The Board and its committees have the responsibility to:

  1. ensure the Company has programs and relationships in place that result in an open and meaningful communication with employees, who the Board recognize as essential to the success of the Company.
  2. ensure the Company has policies and programs in place that enable the Company to communicate effectively and lawfully with its shareholders, other stakeholders and the public generally;
  3. ensure that the financial results are reported in accordance with generally accepted accounting principles;
  4. ensure the accurate, timely and full reporting of any other developments that have a significant and material impact on the value of the Company; and
  5. report annually to shareholders on its stewardship of the affairs of the Company for the preceding year.

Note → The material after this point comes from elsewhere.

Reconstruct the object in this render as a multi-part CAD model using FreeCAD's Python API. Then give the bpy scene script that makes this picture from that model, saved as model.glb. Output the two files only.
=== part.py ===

The Board and its committees have the responsibility to:

  1. monitor the Company's progress toward its goals and objectives and to revise and alter its direction through management in response to changing circumstances;
  2. take action when performance falls short of goals and objectives or when other circumstances warrant;
  3. ensure that the Company has adequate control and information systems in place that ensure the effective discharge of its responsibilities;
  4. have in place a set of corporate governance principles and guidelines;
  5. oversee the appointment, evaluation and succession of a non-executive Chair of the Board;
  6. establish appropriate structures and procedures to allow the board to function independently of management;
  7. set expectations for and responsibilities of directors, including attendance at, preparation for, and participation in meetings; and
  8. undertake regular evaluations of the board, its committees, and its members, reviewing its composition with a view to diversity and effectiveness.